MOST of the people attracted to Process activities are young. They congregate six nights a week in the "Cavern" coffee-house, listening to rock records as Process members move quietly among the groups seated on the floor. On Friday nights there are special activities: the "telepathy developing circle," a "midnight meditation," and the "Process-scene," a dramatization of what the Process is about.

Sister Lyssandra, an open, articulate, outgoing and warm woman who left art school in Kansas City, Missouri to come to Boston (and who was a secretary in Roxbury less than a year ago) calls the Process-scene "our idea of what humanity is about-not people, but structures. The Process is about being able to transcend government, and society, and all those things. It's not that you totally ignore those things, but you get to be able to deal with them, and control them.

"If your scope is totally the business world, then you can't see outside it." She uses the analogy of stock-market speculators who, when the market crashed in the '30s, were so defeated that some of them committed suicide. " Everybody does that. We're trying to learn how to avoid it, to identify your self with something bigger... God. Not just Jehovah, Lucifer, Satan, or Christ, but with all these things. We're trying to learn to identify with God.
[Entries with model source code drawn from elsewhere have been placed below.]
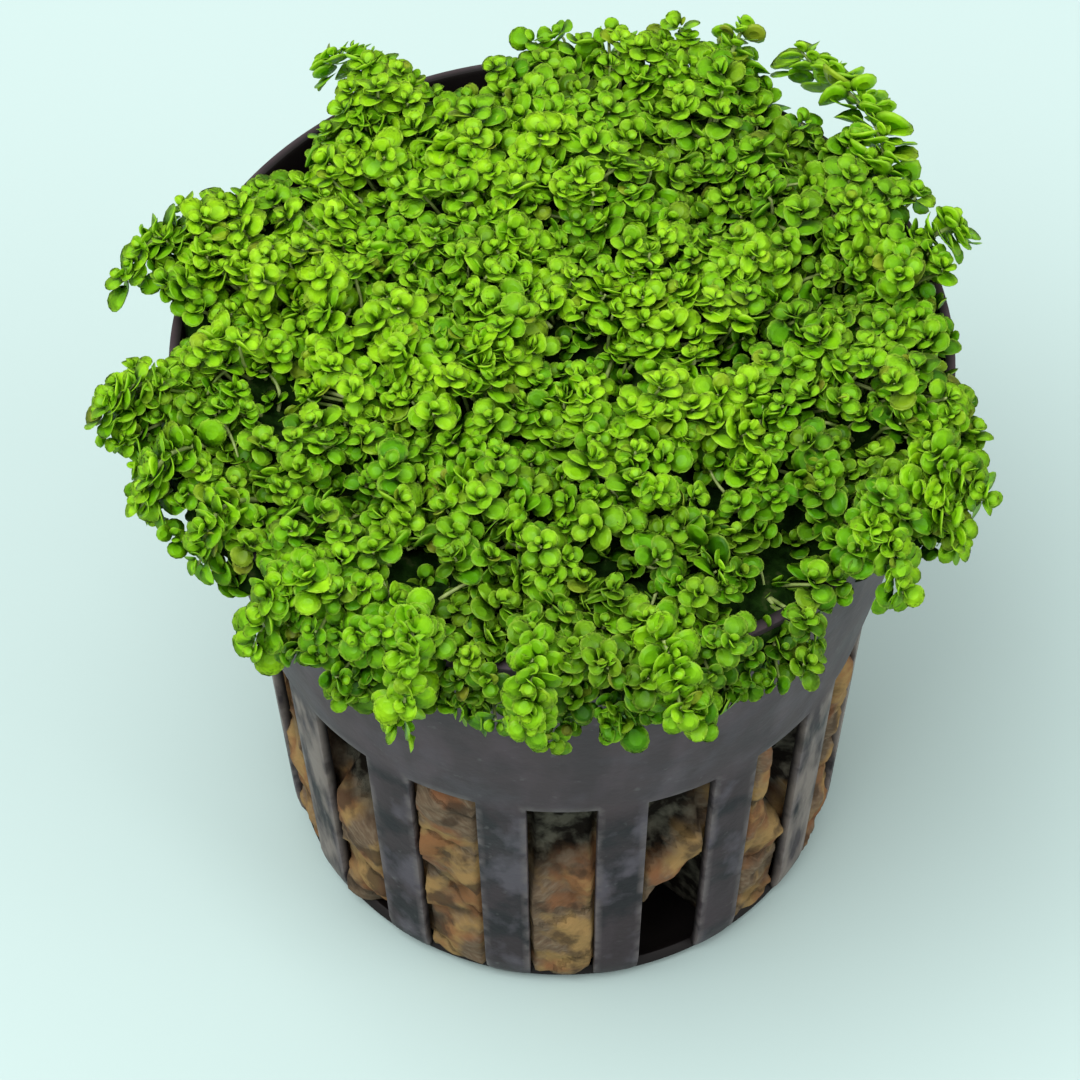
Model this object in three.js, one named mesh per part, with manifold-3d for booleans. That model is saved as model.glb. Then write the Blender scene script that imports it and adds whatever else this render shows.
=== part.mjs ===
// Giant baby tears, a small creeping water plant, growing in a slotted net pot.
// Millimetres, +Z up. The origin is the middle of the pot's base, on the surface that the pot
// stands on. An azimuth is in degrees round the pot: 0 faces the front, -Y, and 90 faces +X.
//
// The pieces are the moulded net pot, the plug of rockwool that the roots grow in, the cushion of
// shoots that fills the mouth of the pot, and the longer shoots that trail over its rim.

import * as THREE from "three";
import { mergeVertices } from "three/addons/utils/BufferGeometryUtils.js";
import Module from "manifold-3d";

const wasm = await Module();
wasm.setup();

// Net pot
const POT_HEIGHT = 50;
const RIM_RADIUS = 27.5;
const SHOULDER_HEIGHT = 26.2; // where the slots end and the wall starts to flare
const SHOULDER_RADIUS = 22.6;
const BASE_RADIUS = 20.6;
const BASE_CORNER = 2.4;
const WALL = 0.8;
const FLOOR = 0.8;
const RIM_BEAD = 0.55; // radius of the rounded edge on top of the rim
const SLOT_COUNT = 16;
const POT_SIDES = 2 * SLOT_COUNT; // a flat at each slot and at each bar
const SLOT_WIDTH_DEG = 12.8;
const SLOT_FOOT = 0.9; // height of the closed ring under the slots
const SLOT_TOP = 26;
const FLOOR_HOLE_COUNT = 6;
const FLOOR_HOLE_WIDTH_DEG = 24;
const FLOOR_HOLE_FROM = 7;
const FLOOR_HOLE_TO = 15.5;

// Clearance between pieces that touch
const GAP = 0.3;
const CUT_MARGIN = 2; // how far a cutting solid runs past what it cuts
const RIM_CLEARANCE_FROM = 34; // height under everything that hangs over the rim
const SHORTEST_EDGE = 0.02;
const WELD = 1e-4; // corners closer than this are one corner

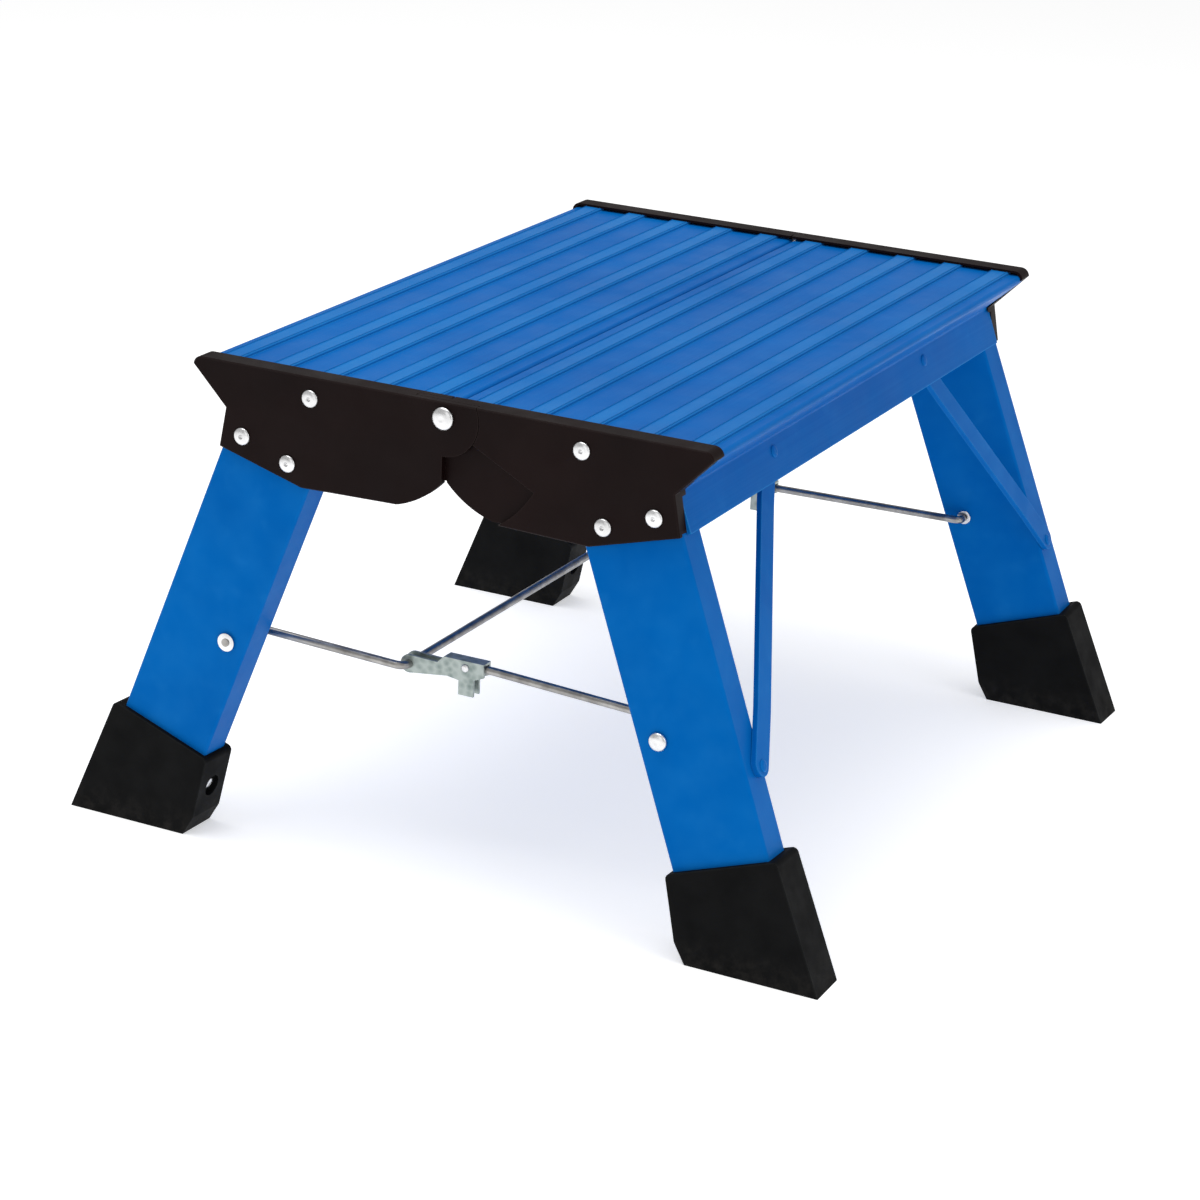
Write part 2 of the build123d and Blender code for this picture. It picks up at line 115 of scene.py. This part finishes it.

God never goes."

Along with maintaining their free store and soup kitchen, Process members also provide informal counseling for "runaways, drug addicts, and people with social, mental, and physical problems."

"People come here who are absolutely raving maniacs, and people here, higher up, are able to deal with them because they know what's wrong. They can give them acceptance, and a sense of security. If you can accept them for what they are, you can help them... Our idea is learning not to blame people, by accepting them."

Sister Lyssandra uses herself as an example of what the Process does for people. "Here we are, little creepy jerks come off the street-stupid, and hateful. And they give us love.

"We're not saying that the Process is the only way. It isn't. Whatever works for you is valid. That's how we know what validity is-it works."